If bad news is actionable, we’ll report it. But if it’s bad news just for the sake of bad news, we leave that stuff to others. We don’t cover traffic accidents, political debates and scandals. What’s the point, when that’s what everyone else does?

I’d rather tell people how they can sign-up for the 30A Half Marathon or how they can volunteer to help wrap Christmas presents for victims of Hurricane Michael. I’d rather share stories about the local guy who hand-crafts custom guitars for celebrities worldwide or of the Monarch butterfly, which migrates by the millions through our beach community every year.

How are you doing in revenue overall?

We hope to finish 2018 with about $5.7 million in revenue and modest profitability. Our unique approach to hyperlocal media is clearly working. I read so many headlines by local news providers looking for grants and hand-outs, trying to somehow subsidize their operations. But they need to start thinking about being a business. They need to think of themselves as a brand, not a charity or public utility.

They need to focus on their readers, not their advertisers. They need to become a source of pride in their community. Promoting photos of sex offenders and health department citations will produce clicks, but it won’t build community. It certainly won’t do anything good for your brand.

Do you have any special business plans for 2019?

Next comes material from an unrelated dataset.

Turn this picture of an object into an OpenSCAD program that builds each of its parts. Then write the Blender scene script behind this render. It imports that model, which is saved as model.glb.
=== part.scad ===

Like everyone else, we’re always thinking about ways to grow and improve. We can always grow organically at 10% or 20% or whatever, but I’d really like to take 30A to the next level. How can we catapult ourselves into a brand that transcends our geographic location – from hyperlocal to global? How can we become a source of information and optimism for beach fans worldwide?

Those are the kinds of thoughts that get me excited as an entrepreneur and media professional. Ultimately, though, if I can live here at the beach and promote stories that make people feel good and products that help protect our coastal habitats for future generations, it’s hard to ask for a much more rewarding career than that.